> **Recorded information**
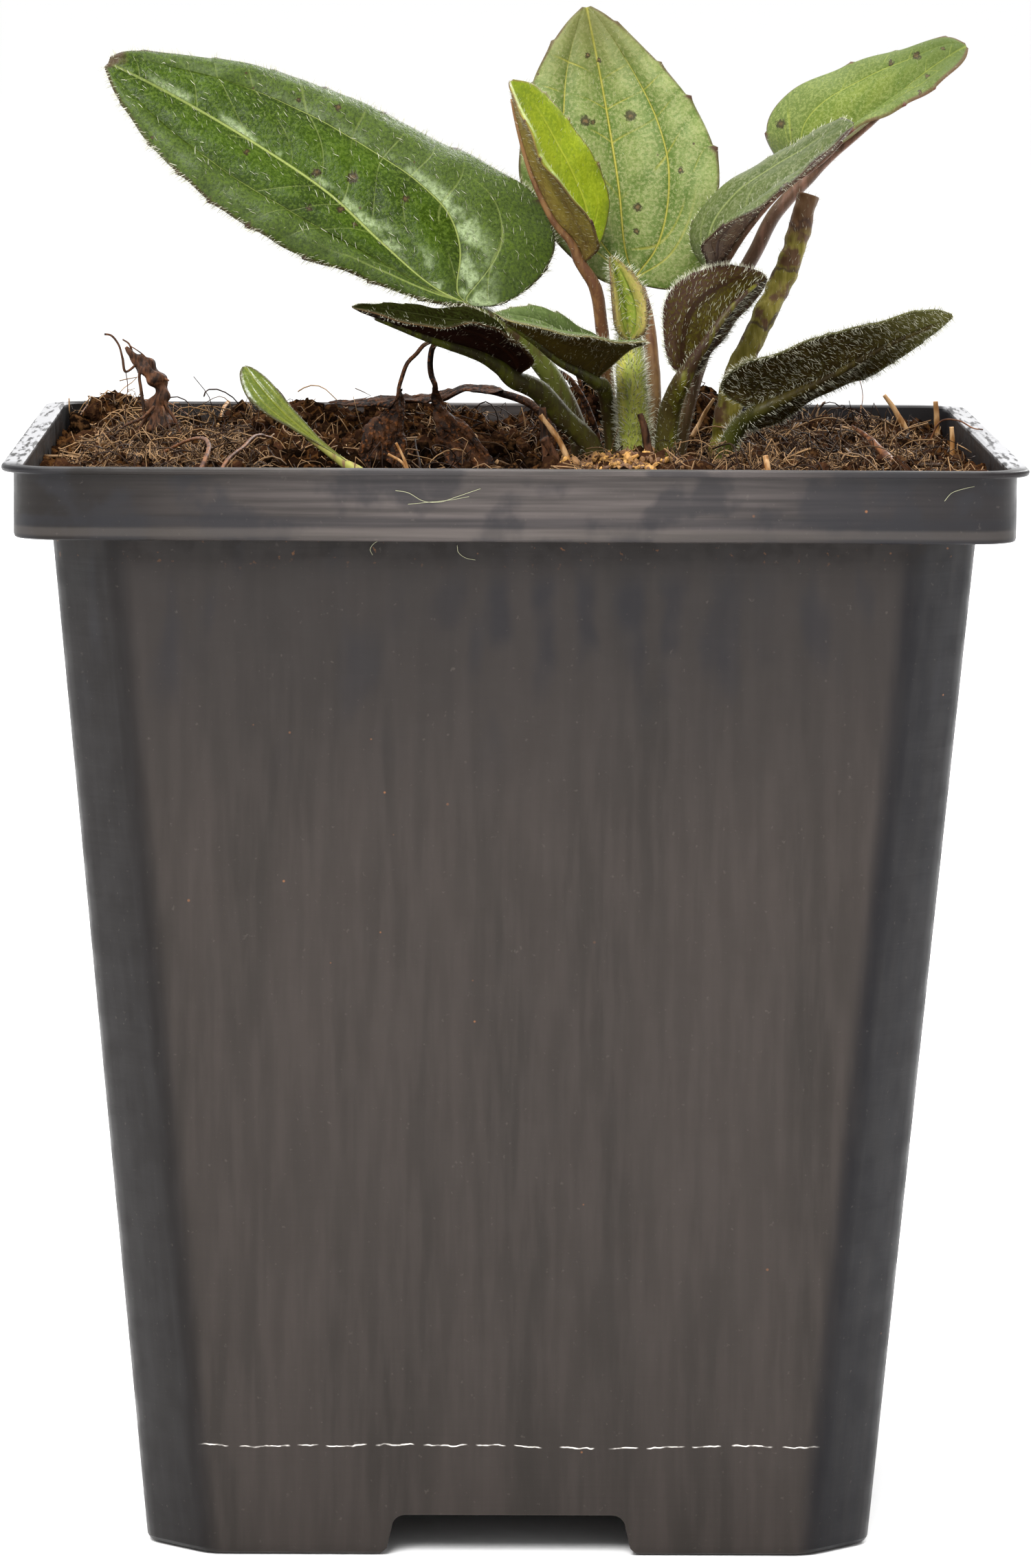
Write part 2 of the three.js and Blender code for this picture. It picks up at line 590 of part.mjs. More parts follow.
// A block whose top is the lumpy surface, over a square a little wider than the pot
function soilBlock() {
  const half = rimHalf + 1;
  const bottom = -2;
  const count = soilCells + 1;
  const points = [];
  const at = (i) => -half + (2 * half * i) / soilCells;
  for (let j = 0; j < count; j += 1) {
    for (let i = 0; i < count; i += 1) points.push(new THREE.Vector3(at(i), at(j), soilTop(at(i), at(j))));
  }
  const triangles = [];
  for (let j = 0; j < soilCells; j += 1) {
    for (let i = 0; i < soilCells; i += 1) {
      const a = j * count + i;
      triangles.push([a, a + 1, a + 1 + count], [a, a + 1 + count, a + count]);
    }
  }
  const rim = [];
  for (let i = 0; i < soilCells; i += 1) rim.push(i);
  for (let j = 0; j < soilCells; j += 1) rim.push(j * count + soilCells);
  for (let i = soilCells; i > 0; i -= 1) rim.push(soilCells * count + i);
  for (let j = soilCells; j > 0; j -= 1) rim.push(j * count);
  const foot = points.length;
  for (const i of rim) points.push(points[i].clone().setZ(bottom));
  const centre = points.push(new THREE.Vector3(0, 0, bottom)) - 1;
  rim.forEach((top, i) => {
    const next = (i + 1) % rim.length;
    triangles.push([foot + i, foot + next, rim[next]], [foot + i, rim[next], top]);
    triangles.push([centre, foot + next, foot + i]);
  });
  return solidOf(indexedGeometry(points, triangles));
}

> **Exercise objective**
Give the material above again, word for word.

> **Solution to this task**
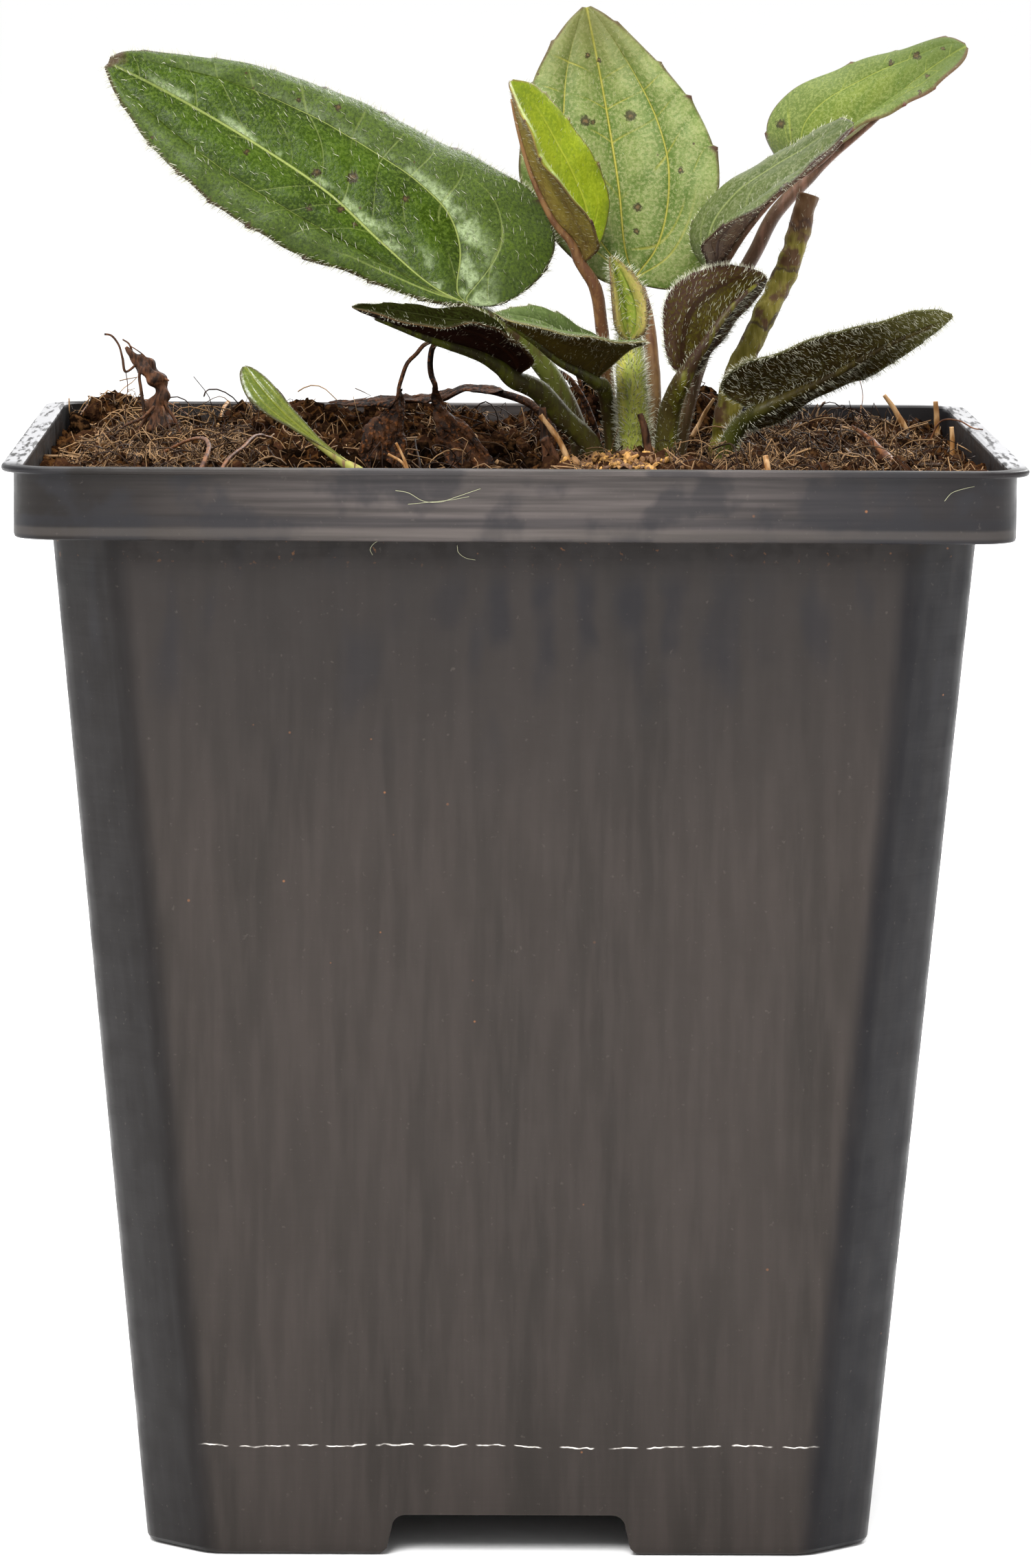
Write part 2 of the three.js and Blender code for this picture. It picks up at line 590 of part.mjs. More parts follow.
// A block whose top is the lumpy surface, over a square a little wider than the pot
function soilBlock() {
  const half = rimHalf + 1;
  const bottom = -2;
  const count = soilCells + 1;
  const points = [];
  const at = (i) => -half + (2 * half * i) / soilCells;
  for (let j = 0; j < count; j += 1) {
    for (let i = 0; i < count; i += 1) points.push(new THREE.Vector3(at(i), at(j), soilTop(at(i), at(j))));
  }
  const triangles = [];
  for (let j = 0; j < soilCells; j += 1) {
    for (let i = 0; i < soilCells; i += 1) {
      const a = j * count + i;
      triangles.push([a, a + 1, a + 1 + count], [a, a + 1 + count, a + count]);
    }
  }
  const rim = [];
  for (let i = 0; i < soilCells; i += 1) rim.push(i);
  for (let j = 0; j < soilCells; j += 1) rim.push(j * count + soilCells);
  for (let i = soilCells; i > 0; i -= 1) rim.push(soilCells * count + i);
  for (let j = soilCells; j > 0; j -= 1) rim.push(j * count);
  const foot = points.length;
  for (const i of rim) points.push(points[i].clone().setZ(bottom));
  const centre = points.push(new THREE.Vector3(0, 0, bottom)) - 1;
  rim.forEach((top, i) => {
    const next = (i + 1) % rim.length;
    triangles.push([foot + i, foot + next, rim[next]], [foot + i, rim[next], top]);
    triangles.push([centre, foot + next, foot + i]);
  });
  return solidOf(indexedGeometry(points, triangles));
}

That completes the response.